The Philippine government had neither authorized the US ship’s presence, nor was it even aware of it. The US Navy lamely blamed the wreck upon a guidance malfunction. No explanation was given for what the ship, forward deployed to Sasebo, Japan, was doing anywhere near Tubbataha.

Tubbataha reef is a UNESCO World Heritage Site. The coral-grounded ship has proved to be irremovable. The sailors were evacuated by the US military and flown to Japan without ever encountering Philippine authorities. The ship will now be dismantled and removed piecemeal.

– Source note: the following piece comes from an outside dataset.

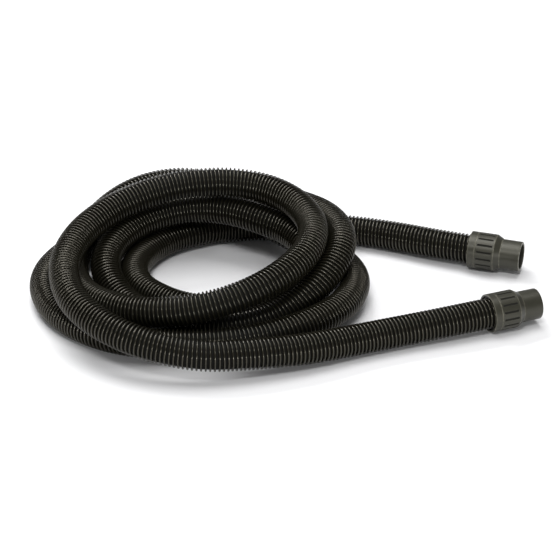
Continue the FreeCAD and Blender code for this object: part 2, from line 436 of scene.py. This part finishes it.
def plastic(name, dark, pale, gloss, dust_amount, bump=0.00006, specular=0.5, tint=(1, 1, 1),
            with_wear_and_painted_light=False):
    material = bpy.data.materials.new(name)
    material.use_nodes = True
    tree = material.node_tree
    shader = tree.nodes["Principled BSDF"]
    place = tree.nodes.new("ShaderNodeTexCoord").outputs["Object"]
    base = tree.nodes.new("ShaderNodeGroup")
    base.node_tree = uneven_plastic
    base.inputs["Dark"].default_value = (*dark, 1)
    base.inputs["Pale"].default_value = (*pale, 1)
    base.inputs["Gloss"].default_value = gloss
    film = tree.nodes.new("ShaderNodeGroup")
    film.node_tree = dust
    film.inputs["Amount"].default_value = dust_amount
    tree.links.new(place, base.inputs["Place"])
    tree.links.new(place, film.inputs["Place"])
    tree.links.new(base.outputs["Colour"], film.inputs["Colour"])
    tree.links.new(base.outputs["Roughness"], film.inputs["Roughness"])
    top = film
    if with_wear_and_painted_light:
        top = tree.nodes.new("ShaderNodeGroup")
        top.node_tree = wear_and_painted_light
        tree.links.new(place, top.inputs["Place"])
        tree.links.new(film.outputs["Colour"], top.inputs["Colour"])
        tree.links.new(film.outputs["Roughness"], top.inputs["Roughness"])
        # The two marks: pale edges, as wear and a painted highlight, and painted shade in the recesses.
        for mark in ("worn_and_highlight", "painted_shade"):
            reader = tree.nodes.new("ShaderNodeAttribute")
            reader.attribute_name = mark
            tree.links.new(reader.outputs["Fac"], top.inputs[mark.capitalize()])
    tree.links.new(top.outputs["Colour"], shader.inputs["Base Color"])
    tree.links.new(top.outputs["Roughness"], shader.inputs["Roughness"])
    relief = tree.nodes.new("ShaderNodeBump")
    relief.inputs["Distance"].default_value = bump
    relief.inputs["Strength"].default_value = RELIEF_STRENGTH
    tree.links.new(base.outputs["Height"], relief.inputs["Height"])
    tree.links.new(relief.outputs["Normal"], shader.inputs["Normal"])
    shader.inputs["Specular IOR Level"].default_value = specular
    shader.inputs["Specular Tint"].default_value = (*tint, 1)
    return material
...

Aquino has raised not a word of protest against the intrusion of the ship or the destruction of the reef. A token fine may be imposed for the irreparable damage done to the reef—perhaps as high as $300 per square meter, or the cost of some hardwood flooring. But there has been no clamor about national sovereignty, no call for adjudication, no appeals to ASEAN.

All the rhetoric of the Aquino administration against China—the provocative escalation of tensions over the Spratly Islands, the whipping up of nationalism at home, as well as the latest appeal to the United Nations—is driven by the role of Manila, under the leadership of Aquino, as a proxy for the interests of US imperialism in the region.

The dangers that flow from these disputes are very real.

Former Australian Prime Minister Kevin Rudd in an article in Foreign Policy on January 30, wrote: “With tensions rising from conflicting territorial claims in the East China and South China seas, the region increasingly resembles a 21st-century maritime redux of the Balkans a century ago—a tinderbox on water.”

The imperialist machinations of Washington, the mounting crisis of world capitalism, the reemergence of Japanese militarism, and the spread of nationalism’s noxious fumes, have brought the region to such a confluence of tension that a dispute over a group of partially submerged rocks could set off a regional conflict and threaten a global war.